If nationalism makes you think about our nation coming together after Pearl Harbor, your mind is still free and historically sensitive and unencumbered by propaganda.
Let’s look at this logically.
Allow me to ask some penetrating questions regarding this diversity-as-virtue motif:
When athletes on a sports team hold different beliefs about how to reach their goal of winning a championship, will they be as likely to become champions?
If soldiers in an army have different ideas about how to win a battle and aren’t willing to obey orders, will the army be as effective a fighting force?
When employees of a company believe in following different business models to achieve profitability, will the company stand the best chance to succeed?
If we hold different beliefs, yearnings, hopes and dreams, can we be strong as a nation?
Yes, we can.

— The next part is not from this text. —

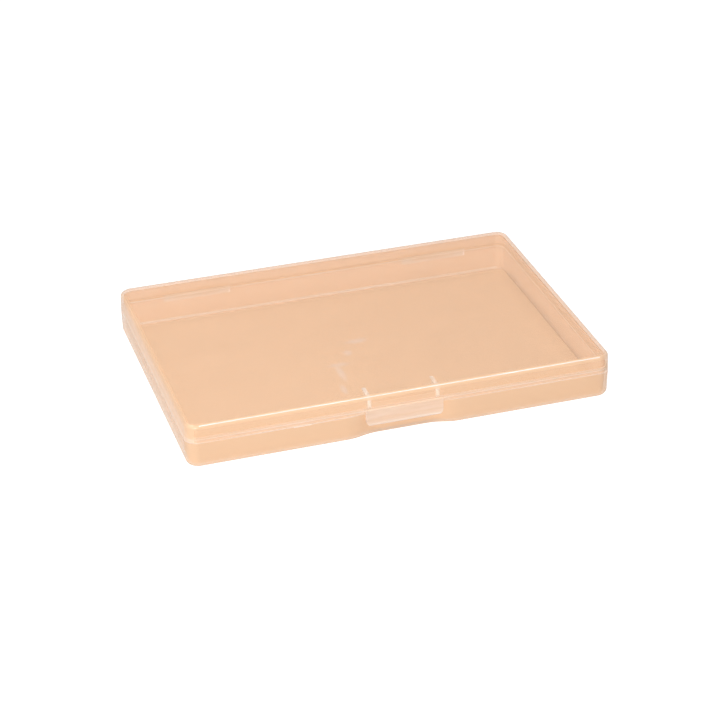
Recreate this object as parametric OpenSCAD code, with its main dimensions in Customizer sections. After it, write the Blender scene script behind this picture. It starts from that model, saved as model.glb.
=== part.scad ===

Sorry, O-Dawg.
But only if we lose the hyphen and see ourselves as Americans first and foremost. We desperately need to re-examine this infatuation with elevating and glorifying cultural differences. If you want to appreciate other cultures, please do so. But don’t do so at the expense of a shared American culture.
The opportunity to pursue happiness and the American Dream can be as inviting, accepting and amazing for us and our children and grandchildren as it was for our great-grandparents and their parents.
We’re different, but let’s be different together—as Americans.
Let’s resist the diversity despots who create barriers between us by emphasizing our differences. By coming together, we can get back to what Americans do best together—pursue a shared dream with innovation and spirit—and commitment.
And, while we’re at it, let’s drop the silly hyphen. It only gets in the way.
“Give me your tired, your poor,
Your huddled masses yearning to breathe free,
The wretched refuse of your teeming shore,
Send these, the homeless, tempest-tost to me,
I lift my lamp beside the golden door!”